QuiteDragon about 13 years ago
“Dissimilar in certain ways”, yet oddly alike in other, equally disastrous ones.
Pro-Lick about 13 years ago
Ruben’s losing it again. He seems to go in streaks of genius then counter-genius. Check back in when our orbit has us in deep snow.
What Shenanigans about 13 years ago
Apparently “s” stands for “surd.”
NDeeZ about 13 years ago
Yup, S, there are only two taxes for oil companies; nothing and 100%! So if you’re against them paying nothing, the only alternative is that we must want them to pay 100%—commies! I’d be thrilled and delighted if they paid a rate matching my own. And they would still be insanely profitably.
bgerard about 13 years ago
Would you like some more Kool-aid S?
fritzoid Premium Member about 13 years ago
U.S. demand for oil leaves us vulnerable to undue influence by backwards-looking religious extremists, oligarchs with a weird obession with capital punshment, xenophobes who hate our American freedoms and are out to destroy our democratic institutions.
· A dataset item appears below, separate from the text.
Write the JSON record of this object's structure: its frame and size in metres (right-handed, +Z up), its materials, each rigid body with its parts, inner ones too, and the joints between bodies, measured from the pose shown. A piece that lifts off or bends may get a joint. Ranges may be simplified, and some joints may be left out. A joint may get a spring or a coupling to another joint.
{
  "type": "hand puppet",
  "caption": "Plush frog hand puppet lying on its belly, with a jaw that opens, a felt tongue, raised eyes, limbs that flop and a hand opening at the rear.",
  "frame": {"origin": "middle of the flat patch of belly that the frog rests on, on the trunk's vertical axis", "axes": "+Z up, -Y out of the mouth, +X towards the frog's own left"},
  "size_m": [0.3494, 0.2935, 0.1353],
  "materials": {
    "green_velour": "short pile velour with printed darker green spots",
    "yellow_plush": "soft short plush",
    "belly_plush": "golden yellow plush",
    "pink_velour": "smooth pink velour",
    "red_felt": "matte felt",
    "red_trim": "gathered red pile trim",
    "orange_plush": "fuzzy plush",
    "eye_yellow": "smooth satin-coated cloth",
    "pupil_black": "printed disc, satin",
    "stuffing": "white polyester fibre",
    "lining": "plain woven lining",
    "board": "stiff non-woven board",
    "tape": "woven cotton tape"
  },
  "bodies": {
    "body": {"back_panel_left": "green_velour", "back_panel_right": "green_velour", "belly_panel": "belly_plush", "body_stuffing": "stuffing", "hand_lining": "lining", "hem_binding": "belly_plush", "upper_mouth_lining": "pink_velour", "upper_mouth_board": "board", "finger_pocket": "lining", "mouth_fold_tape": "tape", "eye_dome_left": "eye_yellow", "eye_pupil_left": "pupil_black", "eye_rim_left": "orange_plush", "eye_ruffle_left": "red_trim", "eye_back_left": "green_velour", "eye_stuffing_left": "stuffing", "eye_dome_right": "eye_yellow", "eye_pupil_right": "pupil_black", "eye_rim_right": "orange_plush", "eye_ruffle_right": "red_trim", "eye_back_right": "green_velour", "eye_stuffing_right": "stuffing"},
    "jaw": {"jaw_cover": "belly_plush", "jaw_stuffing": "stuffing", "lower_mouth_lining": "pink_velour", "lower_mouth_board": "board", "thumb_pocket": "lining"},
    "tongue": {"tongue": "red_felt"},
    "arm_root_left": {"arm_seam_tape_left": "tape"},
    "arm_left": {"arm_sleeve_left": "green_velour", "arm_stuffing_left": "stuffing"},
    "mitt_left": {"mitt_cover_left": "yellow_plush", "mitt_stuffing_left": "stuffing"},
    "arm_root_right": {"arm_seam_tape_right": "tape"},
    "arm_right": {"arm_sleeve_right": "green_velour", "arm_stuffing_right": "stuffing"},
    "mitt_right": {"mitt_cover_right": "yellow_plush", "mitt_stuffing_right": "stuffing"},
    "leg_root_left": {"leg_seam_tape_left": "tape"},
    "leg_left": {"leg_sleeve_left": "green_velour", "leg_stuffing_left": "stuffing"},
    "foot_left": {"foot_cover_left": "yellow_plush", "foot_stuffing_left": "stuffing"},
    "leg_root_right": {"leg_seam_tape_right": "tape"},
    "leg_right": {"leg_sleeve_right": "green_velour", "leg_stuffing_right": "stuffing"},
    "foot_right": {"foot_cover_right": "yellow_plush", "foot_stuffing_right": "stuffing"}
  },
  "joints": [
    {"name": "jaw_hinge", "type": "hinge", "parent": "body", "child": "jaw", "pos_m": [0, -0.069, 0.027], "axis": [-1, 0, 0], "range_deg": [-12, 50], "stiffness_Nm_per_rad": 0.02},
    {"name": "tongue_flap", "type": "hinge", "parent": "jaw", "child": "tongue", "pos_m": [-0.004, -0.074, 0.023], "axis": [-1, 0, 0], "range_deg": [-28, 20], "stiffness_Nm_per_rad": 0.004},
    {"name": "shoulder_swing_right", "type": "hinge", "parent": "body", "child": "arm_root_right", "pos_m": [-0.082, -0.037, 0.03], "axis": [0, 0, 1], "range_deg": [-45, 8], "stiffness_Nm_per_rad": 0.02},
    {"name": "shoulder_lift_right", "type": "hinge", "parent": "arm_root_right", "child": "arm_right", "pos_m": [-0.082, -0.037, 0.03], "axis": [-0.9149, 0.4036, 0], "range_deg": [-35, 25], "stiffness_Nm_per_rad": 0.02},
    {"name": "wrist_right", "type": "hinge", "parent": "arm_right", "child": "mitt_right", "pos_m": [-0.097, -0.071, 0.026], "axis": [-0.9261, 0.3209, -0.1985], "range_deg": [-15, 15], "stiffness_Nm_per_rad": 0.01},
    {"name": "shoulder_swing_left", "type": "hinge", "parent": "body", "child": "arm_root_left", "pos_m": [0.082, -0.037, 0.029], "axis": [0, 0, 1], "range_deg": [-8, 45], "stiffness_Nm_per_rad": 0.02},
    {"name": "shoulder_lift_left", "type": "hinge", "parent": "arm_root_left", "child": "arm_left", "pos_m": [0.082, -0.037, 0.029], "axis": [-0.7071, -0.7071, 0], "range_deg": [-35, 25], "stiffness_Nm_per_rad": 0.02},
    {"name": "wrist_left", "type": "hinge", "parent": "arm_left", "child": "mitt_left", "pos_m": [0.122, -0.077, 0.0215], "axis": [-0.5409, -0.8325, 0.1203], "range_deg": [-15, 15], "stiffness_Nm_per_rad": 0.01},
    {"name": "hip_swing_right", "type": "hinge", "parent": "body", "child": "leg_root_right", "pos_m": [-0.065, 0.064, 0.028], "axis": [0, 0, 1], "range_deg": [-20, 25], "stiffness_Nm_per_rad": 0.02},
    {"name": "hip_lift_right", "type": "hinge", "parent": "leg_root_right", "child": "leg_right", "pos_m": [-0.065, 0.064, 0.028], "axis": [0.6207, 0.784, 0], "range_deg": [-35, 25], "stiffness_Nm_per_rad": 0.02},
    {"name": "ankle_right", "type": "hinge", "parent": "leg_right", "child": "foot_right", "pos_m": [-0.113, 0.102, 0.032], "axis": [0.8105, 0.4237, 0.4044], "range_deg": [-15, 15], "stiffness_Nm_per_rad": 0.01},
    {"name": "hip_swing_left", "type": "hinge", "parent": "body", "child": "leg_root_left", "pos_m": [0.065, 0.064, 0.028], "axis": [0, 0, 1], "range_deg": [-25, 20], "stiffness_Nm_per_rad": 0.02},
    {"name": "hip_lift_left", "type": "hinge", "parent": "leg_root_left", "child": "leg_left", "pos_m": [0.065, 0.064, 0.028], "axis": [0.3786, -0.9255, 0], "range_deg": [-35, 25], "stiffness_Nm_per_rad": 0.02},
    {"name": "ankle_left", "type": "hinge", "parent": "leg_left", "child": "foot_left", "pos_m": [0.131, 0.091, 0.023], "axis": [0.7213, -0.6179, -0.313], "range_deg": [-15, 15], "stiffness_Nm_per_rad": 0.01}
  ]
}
I’m speaking, of course, about Texans.
walruscarver2000 about 13 years ago
fritz, just as there are muslims who aren’t extremists so theri are liberals in Texas. Hard to believe, but true.
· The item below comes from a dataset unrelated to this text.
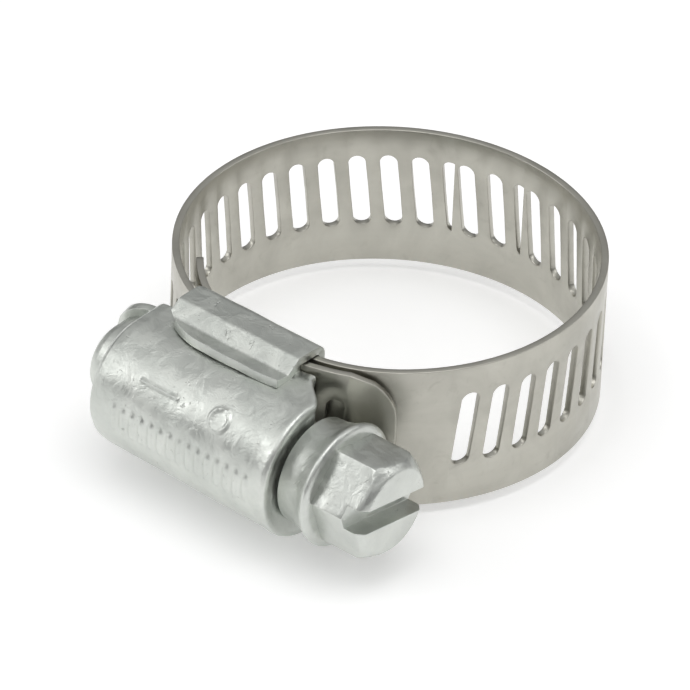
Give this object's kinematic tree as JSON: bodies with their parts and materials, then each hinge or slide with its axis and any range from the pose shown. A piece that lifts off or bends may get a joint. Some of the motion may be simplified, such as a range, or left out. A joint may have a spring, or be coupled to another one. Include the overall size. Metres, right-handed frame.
{
  "type": "hose clamp",
  "caption": "Worm-drive hose clamp: perforated stainless band drawn round a hose by a slotted hex-head worm screw in a zinc-plated housing.",
  "frame": {"origin": "centre of the loop at the band's mid-width, on the hose's axis", "axes": "+Z along the hose's axis; -Y from the loop's centre towards the housing; +X towards the screw's head, along the screw"},
  "size_m": [0.0348, 0.0435, 0.0144],
  "materials": {
    "zinc_housing": "bright zinc plate, satin, with crimp and die marks",
    "zinc_saddle": "bright zinc plate, satin, with burnished folds",
    "zinc_screw": "bright zinc plate, satin, cold-headed",
    "stainless_band": "rolled stainless strip, fine lengthwise brushing"
  },
  "bodies": {
    "clamp_base": {"housing": "zinc_housing", "saddle": "zinc_saddle", "band_fixed_end": "stainless_band"},
    "screw": {"screw": "zinc_screw"},
    "free_end": {"band_free_end": "stainless_band"},
    "tail_link_1": {"band_tail_link_1": "stainless_band"},
    "tail_link_2": {"band_tail_link_2": "stainless_band"},
    "tail": {"band_tail": "stainless_band"},
    "entry_link_1": {"band_entry_link_1": "stainless_band"},
    "entry_link_2": {"band_entry_link_2": "stainless_band"},
    "left_link_1": {"band_left_link_1": "stainless_band"},
    "left_link_2": {"band_left_link_2": "stainless_band"},
    "left_link_3": {"band_left_link_3": "stainless_band"},
    "left_link_4": {"band_left_link_4": "stainless_band"},
    "right_link_1": {"band_right_link_1": "stainless_band"},
    "right_link_2": {"band_right_link_2": "stainless_band"},
    "right_link_3": {"band_right_link_3": "stainless_band"},
    "right_link_4": {"band_right_link_4": "stainless_band"}
  },
  "joints": [
    {"name": "screw_turn", "type": "hinge", "parent": "clamp_base", "child": "screw", "pos_m": [0, -0.0202, 0], "axis": [-1, 0, 0], "range_deg": [0, 720.01]},
    {"name": "band_feed", "type": "slide", "parent": "clamp_base", "child": "free_end", "axis": [1, 0, 0], "range_m": [0, 0.00524]},
    {"name": "tail_link_1_bend", "type": "hinge", "parent": "free_end", "child": "tail_link_1", "pos_m": [-0.00011, -0.01653, 0], "axis": [0, 0, 1], "range_deg": [0, 16.42]},
    {"name": "tail_link_2_bend", "type": "hinge", "parent": "tail_link_1", "child": "tail_link_2", "pos_m": [0.00251, -0.01653, 0], "axis": [0, 0, 1], "range_deg": [0, 8.83]},
    {"name": "tail_bend", "type": "hinge", "parent": "tail_link_2", "child": "tail", "pos_m": [0.00513, -0.01713, 0], "axis": [0, 0, 1], "range_deg": [-7.59, 0]},
    {"name": "entry_link_1_bend", "type": "hinge", "parent": "free_end", "child": "entry_link_1", "pos_m": [-0.00278, -0.01713, 0], "axis": [0, 0, 1], "range_deg": [0, 13.62]},
    {"name": "entry_link_2_bend", "type": "hinge", "parent": "entry_link_1", "child": "entry_link_2", "pos_m": [-0.00537, -0.0165, 0], "axis": [0, 0, 1], "range_deg": [0, 8.81]},
    {"name": "left_link_1_bend", "type": "hinge", "parent": "entry_link_2", "child": "left_link_1", "pos_m": [-0.00756, -0.01495, 0], "axis": [0, 0, 1], "range_deg": [-7.9, 0]},
    {"name": "left_link_2_bend", "type": "hinge", "parent": "left_link_1", "child": "left_link_2", "pos_m": [-0.01479, -0.00785, 0], "axis": [0, 0, 1], "range_deg": [-1.99, 0]},
    {"name": "left_link_3_bend", "type": "hinge", "parent": "left_link_2", "child": "left_link_3", "pos_m": [-0.01662, 0.00212, 0], "axis": [0, 0, 1], "range_deg": [-1.99, 0]},
    {"name": "left_link_4_bend", "type": "hinge", "parent": "left_link_3", "child": "left_link_4", "pos_m": [-0.01235, 0.01131, 0], "axis": [0, 0, 1], "range_deg": [-1.99, 0]},
    {"name": "right_link_1_bend", "type": "hinge", "parent": "clamp_base", "child": "right_link_1", "pos_m": [0.01454, -0.00831, 0], "axis": [0, 0, 1], "range_deg": [0, 2.14]},
    {"name": "right_link_2_bend", "type": "hinge", "parent": "right_link_1", "child": "right_link_2", "pos_m": [0.01667, 0.00159, 0], "axis": [0, 0, 1], "range_deg": [0, 2.14]},
    {"name": "right_link_3_bend", "type": "hinge", "parent": "right_link_2", "child": "right_link_3", "pos_m": [0.0127, 0.01092, 0], "axis": [0, 0, 1], "range_deg": [0, 2.14]},
    {"name": "right_link_4_bend", "type": "hinge", "parent": "right_link_3", "child": "right_link_4", "pos_m": [0.00408, 0.01624, 0], "axis": [0, 0, 1], "range_deg": [0, 2.14]}
  ],
  "couplings": [
    {"joint": "screw_turn", "follows": "band_feed", "rad_per_m": 2398.2},
    {"joint": "tail_link_1_bend", "follows": "band_feed", "rad_per_m": 54.675},
    {"joint": "tail_link_2_bend", "follows": "band_feed", "rad_per_m": 29.412},
    {"joint": "tail_bend", "follows": "band_feed", "rad_per_m": -25.263},
    {"joint": "entry_link_1_bend", "follows": "band_feed", "rad_per_m": 45.353},
    {"joint": "entry_link_2_bend", "follows": "band_feed", "rad_per_m": 29.326},
    {"joint": "left_link_1_bend", "follows": "band_feed", "rad_per_m": -26.322},
    {"joint": "left_link_2_bend", "follows": "band_feed", "rad_per_m": -6.6403},
    {"joint": "left_link_3_bend", "follows": "band_feed", "rad_per_m": -6.6403},
    {"joint": "left_link_4_bend", "follows": "band_feed", "rad_per_m": -6.6403},
    {"joint": "right_link_1_bend", "follows": "band_feed", "rad_per_m": 7.109},
    {"joint": "right_link_2_bend", "follows": "band_feed", "rad_per_m": 7.109},
    {"joint": "right_link_3_bend", "follows": "band_feed", "rad_per_m": 7.109},
    {"joint": "right_link_4_bend", "follows": "band_feed", "rad_per_m": 7.109}
  ]
}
fritzoid Premium Member about 13 years ago
Oh, I know that, walrus. Some of ‘em even post here. But you’ll rarely hear “Real Texans” acknowledge them, let alone embrace them. You can hear them sputtering when the name “Molly Ivins” comes up, and they have a singular distaste for the cartoons of Ben Sargent…
GRLCowan about 13 years ago
Should libraries be funded by a tax on reading glasses?
I don’t know if laser blasting of eyes — “radial keratotomy” — is any good. I’m sticking with corrective lenses. But suppose lasers were the bees’ knees, or the knees of just one bee, whichever is better. Eyeglass-revenue-funded librarians would then hate and fear laser eye surgeons.
So would all paid public servants if the loss of tax revenue, when the surgeons zap their lasers, were not — as it typically would not be — limited to the particular sector the cancelled tax supposedly had been supporting.
A little closer to topic now: should road building and maintenance be funded by taxes on motor fuels derived from petroleum and natural gas? Publically funded road builders and maintainers would then hate and fear developers of alternative car propulsion methods, unless those methods were obviously meant to be ineffective. Recall the Bush hydrogen-car initiative.
Without the huge subsidies from motor fuel users to government, we might not have had that boondoggle, and elected representatives might not now be so eager to slip a little of the take to the tradesmen who make it possible.
It is a little, right? The talk is of billions, but over a period of five or ten years, in which time those tradesmen facilitate the collection of half a trillion or a full trillion.
Bolling is decrying government’s failure to bind the mouths of the kine that tread the taxpayers.
frogsandravens about 13 years ago
Actually, they’re already subsidizing industrial solar – which is run by petroleum companies. It’s a two-fer. (Google “Solar Done Right” for details.)
rhaacke about 13 years ago
Does anyone here even know how much oil companies pay in taxes? How much the subsidies are? Whether it is even possible to power the entire country with renewable resources. What will happen to our standard of living under any of the options? Or is everyone on both sides just spouting off on ideological lines with no idea what they are talking about as usual?
robinafox about 13 years ago
This strip is so disappointing. Every week I come along to see the dancing bug, and all these other blah characters appear instead. Where’s Tom? We want Tom!
mercmarc about 13 years ago
I say we liberate the Chihuahuas of Mexico.